“The PWC paper mentions ‘learning mishaps.’ A ‘learning mishap’ occurs when the machine doesn’t have all of the information but gives a recommendation or makes a decision nonetheless.” - John Sumser

We are lurching into the future.

In a well reasoned paper (Will Robots Steal Our Jobs), PWC lumps AI with other forms of business automation. They forecast the eradication of about 30% of jobs by the mid 2030s. The change happens in waves as we learn to more fully embrace the emerging tech. The report alludes to job growth caused by various forms of automation but doesn’t spend much time imagining that growth.

In what seems like an afterthought, the PWC paper mentions ‘learning mishaps.’ A ‘learning mishap’ occurs when the machine doesn’t have all of the information but gives a recommendation or makes a decision nonetheless. As we develop skill at using machine inputs to our decision making, we will encounter ‘learning mishaps.’

The way that most organizational life works is a cycle. The organization strives for routine process. Once they are in place, things run smoothly until the chaos happens. The chaos is any of a thousand events from a merger or reorganization to an economic downturn to a new product launch. Each chaotic event interrupts the routine. The organization works hard to re establish a new routine that includes whatever was learned in the chaos.

That’s the cycle of organizational life. Routine precedes chaos which precedes routine.

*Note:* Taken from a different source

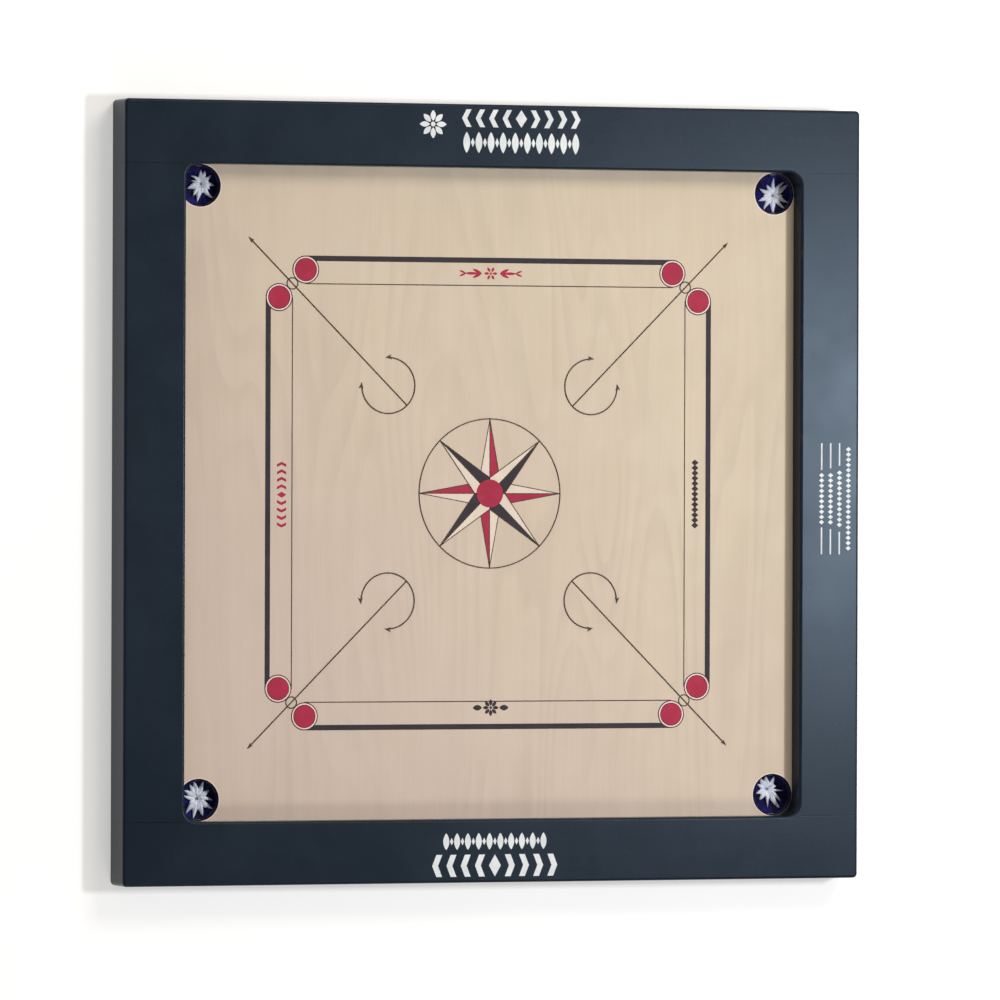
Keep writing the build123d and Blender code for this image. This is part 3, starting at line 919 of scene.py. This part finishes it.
def pouch(corner):
    """A cloth pouch: lining, floor of standing folds drawn in to a gather, and a tied tail below."""
    low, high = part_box(f"{corner}_pouch")
    centre = ((low.x + high.x) / 2 / MM, (low.y + high.y) / 2 / MM)
    rim_z = high.z / MM
    inner_radius = (high.x - low.x) / 2 / MM - CLOTH - LINING_GAP
    gather, folds = POUCHES[corner]
    rng = random.Random(POUCH_SEED + sorted(POUCHES).index(corner))
    seed = Vector((rng.uniform(0, 50), rng.uniform(0, 50), rng.uniform(0, 50)))

    def wrinkle(angle, radius, count):
        """Smooth noise with about this many creases round the cloth."""
        turn = count / (2 * math.pi)
        spot = Vector((math.cos(angle) * turn, math.sin(angle) * turn, radius * 0.11))
        return noise.noise(spot + seed)

    vertices, pale_values, painted_cloth_shade_values = [], [], []
    rings = ring_plan(rim_z, low.z / MM, inner_radius)
    for zone, ring_radius, height in rings:
        inward = 1 - ring_radius / inner_radius
        for spoke in range(POUCH_SPOKES):
            angle = 2 * math.pi * spoke / POUCH_SPOKES
            radius, z = ring_radius, height
            pale, shade = 0.0, 1.0
            shift = Vector((0.0, 0.0))
            if zone == "wall":
                depth = (rim_z - z) / 8
                crease = wrinkle(angle, 0.0, 26) + 0.4 * wrinkle(angle, z, 60)
                radius -= max(0.0, 0.35 + 1.1 * crease) * min(1.0, depth)
                # Painted shade: darker in the lining's creases and towards the hole's top edge
                shade = (0.62 + 0.45 * crease) * (0.15 + 0.85 * min(1.0, depth * 1.5))
            if zone == "floor":
                shift = Vector(gather) * min(1.0, inward * 1.25) ** 1.3
            x = shift.x + radius * math.cos(angle)
            y = shift.y + radius * math.sin(angle)
            if zone == "floor":
                off_x, off_y = x - gather[0], y - gather[1]
                reach = math.hypot(off_x, off_y)
                bearing = math.atan2(off_y, off_x)
                inside = folded(bearing, reach, folds)
                core = HUB_RADIUS + HUB_SWAY * wrinkle(bearing, 3.0, 9)
                hub = max(0.0, min(1.0, (core - reach) / 2.5))
                inside = max(inside, hub)
                crease = wrinkle(bearing, reach * 0.6, 40) + 0.7 * wrinkle(bearing, reach * 0.5, 90)
                stand = math.sin(math.pi * min(1.0, (reach + 1.0) / 24.0)) ** 0.7 * FOLD_HEIGHT
                ridge = math.sqrt(max(0.0, 1 - (1 - inside) ** 2)) if inside > 0 else 0.0
                settle = min(1.0, max(0.0, (reach - 1.0) / 4.0)) ** 0.7
                z += ridge * stand * settle
                z += (0.85 * crease + 0.25) * settle * (0.5 + 0.5 * ridge)
                low_fold = wrinkle(bearing, reach, 30)
                z += 1.3 * low_fold * (1 - ridge) * min(1.0, inward * 2.5)
                z -= GATHER_DIP * max(0.0, 1 - reach / GATHER_RADIUS)
                pale = min(1.0, inside * 5.0)
                # Painted highlight and shade along the pale folds' wrinkles, painted shade in the
                # navy's low folds
                shade = 0.86 + 0.50 * crease if pale > 0.4 else 0.55 + 0.9 * low_fold
                # Painted shade at the gather
                shade *= min(1.0, 0.05 + (reach / GATHER_SHADE_RADIUS) ** 2)
                # Painted shade near the lining
                rim_gap = inner_radius - math.hypot(x, y)
                shade *= 0.30 + 0.70 * min(1.0, rim_gap / RIM_SHADE)
            if zone in ("neck", "tail"):
                pleat = math.sin(angle * 12 + 2.0 * wrinkle(angle, z, 6))
                swing = 0.12 if zone == "neck" else 0.35
                radius += swing * pleat
                x, y = radius * math.cos(angle), radius * math.sin(angle)
                if height > 7:
                    x, y = x + gather[0] * 0.55, y + gather[1] * 0.55
                # Painted shade in the pleats of the neck and tail
                pale, shade = 1.0, 0.55 + 0.3 * pleat
            vertices.append(((centre[0] + x) * MM, (centre[1] + y) * MM, z * MM))
            pale_values.append(pale)
            painted_cloth_shade_values.append(max(0.0, min(1.0, shade)))

    faces = []
    for ring in range(len(rings) - 1):
        first, second = ring * POUCH_SPOKES, (ring + 1) * POUCH_SPOKES
        for spoke in range(POUCH_SPOKES):
            after = (spoke + 1) % POUCH_SPOKES
            faces.append((first + after, first + spoke, second + spoke, second + after))

    name = f"{corner}_cloth_pouch"
    mesh = bpy.data.meshes.new(name)
    mesh.from_pydata(vertices, [], faces)
    mesh.update()
    for label, values in (("pale", pale_values), ("painted_cloth_shade", painted_cloth_shade_values)):
        layer = mesh.attributes.new(label, "FLOAT", "POINT")
        layer.data.foreach_set("value", values)
    mesh.polygons.foreach_set("use_smooth", [True] * len(mesh.polygons))
    made = bpy.data.objects.new(name, mesh)
    bpy.context.scene.collection.objects.link(made)
    thickness = made.modifiers.new("thickness", "SOLIDIFY")
    thickness.thickness = CLOTH * MM
    thickness.offset = 1.0
    return made


# ---------------------------------------------------------------- studio

def add_camera():
    """The camera, far to the upper left of the board's middle and tilted towards it."""
    back = Vector((
        -math.sin(CAMERA_TILT) * math.cos(CAMERA_LEAN),
        -math.sin(CAMERA_LEAN),
        math.cos(CAMERA_TILT) * math.cos(CAMERA_LEAN),
    )).normalized()
    right = Vector((0, 1, 0)).cross(back).normalized()
    up = back.cross(right)
    cos, sin = math.cos(CAMERA_ROLL), math.sin(CAMERA_ROLL)
    right, up = right * cos + up * sin, up * cos - right * sin
    data = bpy.data.cameras.new("camera")
    data.lens = CAMERA_LENS
    data.sensor_width = 36.0
    data.clip_start = 0.1
    data.clip_end = 200.0
    camera = bpy.data.objects.new("camera", data)
    bpy.context.scene.collection.objects.link(camera)
    place = Vector(CAMERA_AIM_M) + back * CAMERA_DISTANCE_M
    turn = Matrix((right, up, back)).transposed().to_4x4()
    camera.matrix_world = Matrix.Translation(place) @ turn
    bpy.context.scene.camera = camera


def add_light(name, place, target, size, power, color=(1.0, 1.0, 1.0)):
    """A soft rectangular light; the second size is along the board's Y where it can be."""
    data = bpy.data.lights.new(name, "AREA")
    data.shape = "RECTANGLE"
    data.size, data.size_y = size
    data.energy = power
    data.color = color
    lamp = bpy.data.objects.new(name, data)
    bpy.context.scene.collection.objects.link(lamp)
    aim = Vector(target) - Vector(place)
    back = -aim.normalized()
    side = Vector((0, 1, 0)).cross(back).normalized()
    lamp.matrix_world = Matrix.Translation(place) @ Matrix(
        (side, back.cross(side), back)
    ).transposed().to_4x4()
    lamp.visible_camera = False


def add_floor():
    """A plain floor that runs out of sight."""
    steps, half = 12, 60.0
    vertices, faces = [], []
    for row in range(steps + 1):
        for column in range(steps + 1):
            vertices.append((
                half * (2 * column / steps - 1), half * (2 * row / steps - 1), -0.2 * MM
            ))
    for row in range(steps):
        for column in range(steps):
            first = row * (steps + 1) + column
            faces.append((first, first + 1, first + steps + 2, first + steps + 1))
    mesh = bpy.data.meshes.new("studio_floor")
    mesh.from_pydata(vertices, [], faces)
    mesh.materials.append(floor_material())
    made = bpy.data.objects.new("studio_floor", mesh)
    bpy.context.scene.collection.objects.link(made)


def add_world():
    """Soft surrounding light: dim overhead, pale towards the horizon."""
    world = bpy.data.worlds.new("studio")
    bpy.context.scene.world = world
    world.use_nodes = True
    tree = world.node_tree
    background = tree.nodes["Background"]
    direction = add(tree, "ShaderNodeTexCoord").outputs["Generated"]
    up = parts_of(tree, direction)[2]
    shade = ranged(tree, up, 0.05, 0.60)
    color = blend(tree, shade, (0.86, 0.86, 0.86), (0.17, 0.165, 0.15))
    tree.links.new(color, background.inputs["Color"])
    background.inputs["Strength"].default_value = 1.0


# ---------------------------------------------------------------- assembly

def paint(node, material):
    """Gives a CAD node its material."""
    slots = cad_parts[node].data.materials
    slots.clear()
    slots.append(material)


bpy.context.scene.view_settings.view_transform = "Standard"
add_camera()

paint_x, paint_y = frame_paint("x"), frame_paint("y")
for node in ("front_rail", "back_rail"):
    paint(node, paint_x)
for node in ("left_rail", "right_rail"):
    paint(node, paint_y)
for corner in CORNERS:
    paint(f"{corner}_cove", paint_x)
paint("playing_panel", birch_panel())
batten_x, batten_y = batten_wood("x"), batten_wood("y")
for node in ("front_batten", "back_batten"):
    paint(node, batten_x)
for node in ("left_batten", "right_batten"):
    paint(node, batten_y)
cord = twisted_cord()
for corner in CORNERS:
    paint(f"{corner}_pouch_tie", cord)
paint("pocket_staples", plated_steel("staple_wire", (0.10, 0.10, 0.13), 0.45, 0.65))
screws = plated_steel("screw_steel", (0.60, 0.58, 0.50), 0.22, 0.42)
for node in ("corner_screws", "panel_screws", "batten_screws", "batten_end_screws"):
    paint(node, screws)

black_ink = ink("ink_black", (0.018, 0.014, 0.020), (0.028, 0.020, 0.030))
line_ink = ink("ink_line", (0.040, 0.024, 0.014), (0.062, 0.040, 0.024))
slate_ink = ink("ink_slate", (0.020, 0.013, 0.018), (0.030, 0.020, 0.028))
red_ink = ink("ink_red", (0.330, 0.010, 0.042), (0.400, 0.014, 0.058))
pale_ink = ink("ink_pale", (0.80, 0.56, 0.52), (0.86, 0.64, 0.60))
star_ink = ink("ink_star_pale", (0.70, 0.60, 0.51), (0.76, 0.65, 0.56), thin=0.35)
white_ink = ink("ink_white", (0.62, 0.65, 0.68), (0.74, 0.76, 0.78))

thick, thin = base_lines()
film("base_lines_thick", thick, black_ink)
film("base_lines_thin", thin, line_ink)
rims, bands, discs = base_circles()
film("base_circle_rims", rims, slate_ink)
film("base_circle_bands", bands, pale_ink)
film("base_circle_discs", discs, red_ink)
film("corner_arrows", corner_arrows(), line_ink)
red, dark, pale, lines = star()
film("star_red_halves", red, red_ink)
film("star_dark_halves", dark, slate_ink)
film("star_pale_halves", pale, star_ink)
film("star_outlines", lines, line_ink)
film("centre_circle", centre_circle(), line_ink)
film("centre_disc", [(circle((0, 0), CENTRE_DISC), None, 9)], red_ink)
rail_ornaments(white_ink)
surface_ornaments(slate_ink, red_ink)

cloth = pouch_cloth()
for corner in CORNERS:
    piece = pouch(corner)
    piece.data.materials.append(cloth)
    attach(piece, "root")
    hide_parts(f"{corner}_pouch")

add_floor()
add_world()
add_light("key", (1.64, 0.06, 3.10), (0.0, 0.0, 0.0), (0.24, 0.40), 61.0, (0.97, 1.0, 1.03))
add_light("back_fill", (1.0, 2.1, 2.6), (0.0, 0.0, 0.0), (1.5, 1.3), 54.0, (1.0, 0.91, 0.80))
add_light("front_fill", (-0.1, -2.0, 2.0), (0.0, 0.0, 0.0), (0.8, 0.6), 13.0, (1.0, 0.96, 0.90))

As an organization, it is the conversion of chaos into routine that propels us forward. (Or maybe its the other way around or maybe its both.)

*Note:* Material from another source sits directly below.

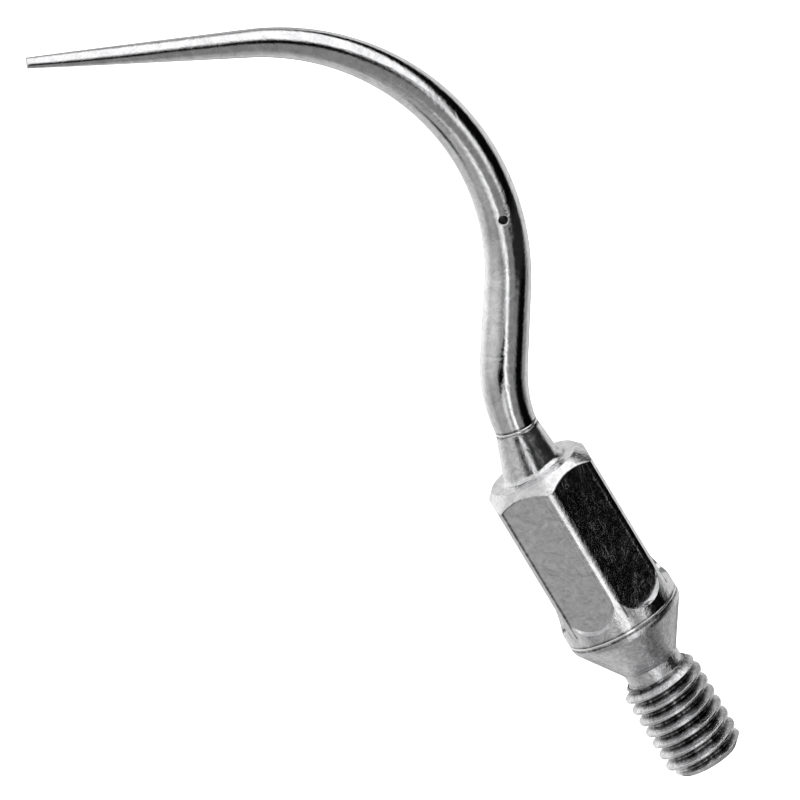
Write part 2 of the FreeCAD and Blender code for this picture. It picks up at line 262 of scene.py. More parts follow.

In each transition between routine, chaos and back again, machines must be retrained.  While they are being retrained, the quality of their decisions declines. This decision variability is impossible for the machine to understand. The humans who supervise the machine must be the ones to understand and evaluate the quality of the machine’s work.

Since the machine can’t understand its own limitations (they are much like young humans in this regard), their supervisors and managers must do it for them. In our research, we call this the ‘Latency Problem.’ The difference between what the machine understands and reality is a high risk source of discontinuities and ‘learning mishaps.’

The machine’s ability to perform predictably is the result of a combination of factors:

  • Quality of the Underlying Model. For the most part, data models are judged to be acceptable if they can predict a percentage of last year’s results. That does not mean that they have a clear picture of reality (and that’s where some of the risk lies).
  • Traing Effectiveness. The difference between 80% and something better comes from allowing the system to learn based on real time data. This is a pure volume game. The more instances in the training set, the better the model will perform.
  • Latency. The machine sees the world through the narrow lens of things that can be measured. When circumstances change, it must retrain. Latency is the difference between the real world and the machine’s picture. At. its worst, latency means things are garbled. At best, it’s like ther difference between a color photo and a black and white version.
  • Task Complexity. Simpler tasks involving a repeatable decision tree and yes or no answers work best. Complicated realtime judgments in rapidly changing circumstances are much more difficult.
  • Data Quality. Self reported data manually entered by humans is the worst. Data that comes directly from measurements that a machine makes is the best. There is every reason to believe that personality assessments will improve in quality because they are increasingly relying on machine generated data.
  • Feedback Loop. When the machine errs or can not perform (resulting in a blank screen or a call to a human for assistance), there must be a way to simultaneously answer the question and pass the feedback about the defect to the right place.
  • Self Diagnostics. This is the trickiest. The machine should be able to tell you when it suspects that its answer is incorrect.

With each new installation of an intelligent function, you need a ‘manager’ who:

  • Understands the whole organization well enough to troubleshoot multiple issues simulataneously
  • Understands the data sources well enough to evaluate their quality
  • Understands how to ‘fix’ the errant AI.

Implementing an AI project will involve training and retraining the tool itself, the users, the managers of the users, the managers of the tool in usage and development, and the overall management team. It’s a complex undertaking and the foundation of an argument that you can’t implement AI without an overarching transformation process.